By virtue of the social dividend that is supposed to emanate from last week's deal, can we expect progress in this matter in future? The Government has cut spending on social housing by 19% to €585 million, thus leaving local authorities' housing sectors desperately underfunded. This has resulted in close to 100,000 households on waiting lists for local authority housing across the State.

Meanwhile, NAMA has advised that it has identified roughly 3,900 residential properties controlled by its debtors and receivers as being available for social housing provision. To date, demand has been confirmed by local authorities for over 1,500 of the properties that NAMA has made available. Another 800 properties are being evaluated, bringing the overall total that may be deemed suitable to slightly over 2,300.

NAMA is mandated to provide a social dividend, yet only 203 units have so far been provided for housing. This is despite the fact that the Minister, Deputy Hogan, spoke about 2,000 homes being provided in 2012 for people on social housing waiting lists. Let us be generous and say that 50% or 100 units have been provided, allied with the two cases mentioned in the mortgage-to-rent scheme. That is the sort of success that has been achieved in this area.

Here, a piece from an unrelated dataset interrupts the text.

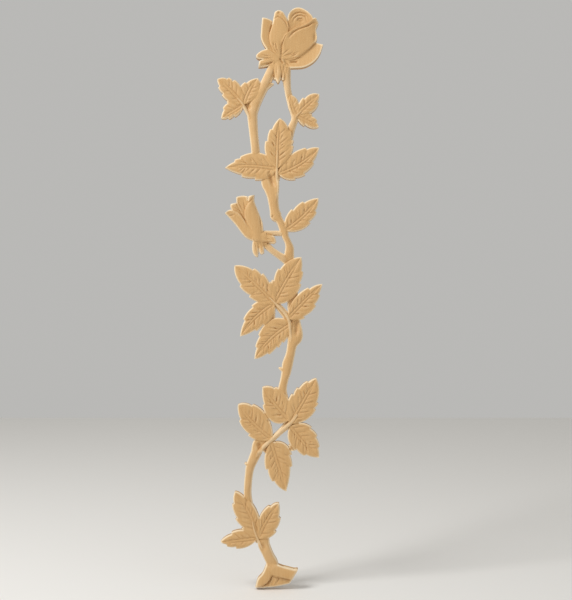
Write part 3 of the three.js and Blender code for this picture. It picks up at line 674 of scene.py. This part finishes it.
# Gouge cuts, as lines on the drawing. Each kind has a half width, a depth in mm, which is below 0 where the
# wood stands proud, and the share of a line that tapers at either end.
gouges = {
    "deepVeins": {"halfWidth": 0.9, "depth": 0.6, "taper": 0.35, "lines": [
        # three leaves
        [(58, 126), (60, 131)], [(55, 133), (57, 139)], [(53, 143), (56, 148)], [(66.5, 126), (64, 130)],
        [(67, 135.5), (63.5, 138)], [(68, 143), (62, 148)], [(33, 150), (35, 154)], [(43.5, 151), (46, 154)],
        [(22, 153), (30, 155)], [(29, 159), (25, 165)], [(37, 161), (34, 163.5)], [(70, 154), (69, 157)],
        [(78, 151), (76, 155)], [(86, 148), (84, 150)], [(72, 162), (74, 164.5)], [(80, 159), (81, 160.5)],
        # single leaf
        [(74, 211), (74, 215)], [(80.5, 204), (81, 208)], [(87.5, 200), (87, 204)],
        # upper cluster
        [(40, 269), (39, 276)], [(46.5, 275), (46.5, 279)], [(33, 265), (33, 269)], [(49, 280), (53, 285)],
        [(35, 284.5), (41, 283.5)], [(31, 274), (35, 273)], [(62.5, 268), (63.5, 275)],
        [(67, 259), (69, 267)], [(58.5, 278), (60, 282)], [(68, 278.5), (72, 278)],
        [(63, 285.5), (70, 284.5)], [(71, 270), (75, 269)], [(74.5, 296), (74, 300)],
        [(81, 290), (81, 295)], [(87, 286), (88, 289)], [(86, 299), (90, 298)], [(79, 305.5), (83, 305)],
        [(33, 305), (40, 304)], [(29, 312), (33, 311.5)], [(49, 303), (49, 308)],
        [(43, 307), (42.5, 313)], [(37, 312), (37.5, 317)], [(48, 326), (53, 325.5)],
        [(43, 334), (48, 333.5)], [(56, 319.5), (60, 320.5)], [(57, 328), (56.5, 336)],
        [(63, 327), (62, 331)], [(51, 337), (51.5, 342)],
        # lower cluster
        [(59.5, 388), (59.5, 394)], [(65.5, 392), (65.5, 397)], [(52, 393.5), (56, 395.5)],
        [(54, 400.5), (61, 401)], [(58, 406), (65, 407)], [(33, 402), (33, 407)], [(39, 408), (38.5, 414)],
        [(45.5, 414), (45, 422)], [(31, 417), (35, 417)], [(38, 424), (43, 423.5)], [(81.5, 387), (82, 393)],
        [(86.5, 382), (88, 387)], [(76, 395), (78.5, 403)], [(77.5, 424), (77.5, 432)],
        [(83.5, 430), (83.5, 438)], [(88.5, 433), (89.5, 442)], [(92, 433.5), (95, 434)],
        [(53, 447), (54, 451)], [(59, 460), (58, 465)], [(61, 462), (61, 469)], [(67, 454), (70, 456)],
        [(64, 460), (68, 464)],
        # leaves above the foot
        [(28.5, 494), (28.5, 502)], [(44.5, 510), (45, 518)], [(49.5, 508), (50, 513)],
    ]},
    "petalFolds": {"halfWidth": 1.0, "depth": 0.7, "taper": 0.4, "lines": [
        [(54.5, 15), (57, 11.5), (61, 9.3), (65, 11.5), (68.5, 15.5), (70.5, 20.5), (71.5, 25)],
        [(55, 14), (53.5, 20), (52, 27)], [(16, 201.5), (21, 203), (24, 206), (28, 212), (32, 220)],
        [(54, 566), (60, 567.5), (67, 569.5), (75, 572)], [(60, 567), (61.6, 570.6), (59.4, 575)],
        [(65, 49), (71, 46.7), (77, 44.5)], [(74, 49), (81, 45)],
        [(56, 34), (57, 39)], [(58, 34), (60, 43)], [(65, 34), (63, 42)],
        [(67, 56), (67, 64)], [(70, 59), (70, 66)],
        [(12, 208), (18, 206.5)], [(36.5, 190), (31, 195), (29.5, 198)],
    ]},
    "rolledEdges": {"halfWidth": 1.2, "depth": 0.95, "taper": 0.3, "lines": [
        [(73.5, 12), (75, 8.7), (78, 5.8), (83, 4.5), (88.5, 6.3), (92.3, 11)],
        [(75.5, 15), (77, 10.5), (80, 8), (84, 7.4), (88, 9), (89.5, 13.5)],
        [(79.5, 14), (81, 11.3), (84.5, 10.8), (86.5, 13)],
        [(37.5, 194), (39.6, 201), (43, 209), (44.6, 221)],
    ]},
    "calyxFolds": {"halfWidth": 0.8, "depth": 0.65, "taper": 0.5, "lines": [
        [(61, 48.5), (55, 43.5), (49.7, 39.5)], [(61.7, 47.5), (57, 41.5), (53.8, 37.8)],
        [(62.7, 47), (59.5, 41), (58, 37)], [(63.8, 46.5), (63.8, 39)], [(64.7, 48), (68.5, 44), (73, 41)],
        [(66.3, 50), (75, 46.5), (83, 43.5)], [(67, 52), (78, 50), (86, 49.5)], [(68, 53.5), (73, 58.5)],
        [(60, 57), (59, 66), (60, 71)], [(63.5, 56), (63.5, 64)], [(42, 46), (49, 48), (57, 49.5)],
        [(43, 50.5), (50, 50.5), (57, 50.5)], [(44, 55), (50, 53.7), (57, 51.5)],
        [(44, 58), (50, 56), (57, 53)], [(57, 58), (56, 65), (53.5, 71)], [(66.5, 57), (67, 66)],
        [(15, 198.5), (22, 202), (25.5, 206)],
        [(20, 192.5), (23.6, 198.4), (26.4, 203.5)], [(26, 191), (27, 196.3), (27.9, 203)],
        [(47.5, 230), (55, 231.8)], [(38, 233), (39, 243)], [(43.5, 233), (45, 242)],
        [(26.5, 209), (31, 217), (36, 225)],
    ]},
    "deepFolds": {"halfWidth": 1.5, "depth": 1.3, "taper": 0.25, "lines": [
        [(71, 31), (76, 25), (81, 22), (87, 20), (91, 18.5), (95, 16), (99, 15.5)],
        [(63, 52), (66.5, 56)], [(72, 54), (81, 54)], [(56, 54), (48, 57)],
        [(45, 234.5), (55, 234.5)], [(62, 51.5), (64.5, 51.5)],
        [(54.5, 566), (53.3, 571), (50, 575.5), (44, 577.5)],
    ]},
    "hollows": {"halfWidth": 2.6, "depth": 1.0, "taper": 0.4, "lines": [
        [(97.5, 25), (97.5, 35)], [(60, 5.3), (64, 5.3)], [(80, 13), (87, 13)], [(47, 579), (53, 577)],
        [(51, 411), (52, 414)], [(45, 534), (48, 542)], [(32, 97), (32, 101)], [(79, 413), (86, 413)],
        [(39, 511), (40, 520), (42, 529)], [(54, 208), (56, 209)],
    ]},
    "forks": {"halfWidth": 3.4, "depth": 1.9, "taper": 0.3, "lines": [
        [(52, 163), (54, 171), (56.5, 179)], [(79, 311), (79.5, 320), (78.5, 328)], [(41, 434), (43.5, 443)],
    ]},
    "ridges": {"halfWidth": 1.2, "depth": -0.5, "taper": 0.3, "lines": [
        [(69, 27), (74, 23), (79, 20), (85, 18), (92, 15), (96, 11.5)],
        [(66, 10), (70, 15), (71.5, 20), (71, 25), (68, 28), (65, 34), (63, 42)],
        [(55, 52), (43, 56)], [(58, 568), (58.4, 572), (56, 577)],
    ]},
}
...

Where are the 1,800 plus houses that have been promised by the Government from NAMA's property portfolio but which have yet to be delivered? NAMA has made the properties available, local authorities have identified them but the Government has not acted.

The Government has failed to confront the immense scale of the mortgage crisis facing the country. Promissory note deals will mean nothing to ordinary home owners if the financially devastating impact of the mortgage arrears crisis is allowed to rage on. The disaster of the mortgage-to-let scheme exposes the ineffectual response of the Government to date.

While social housing waiting lists have ossified with the failure to utilise NAMA properties, it is now time for the Government - even at this late stage - to get to grips with what is a spiralling crisis.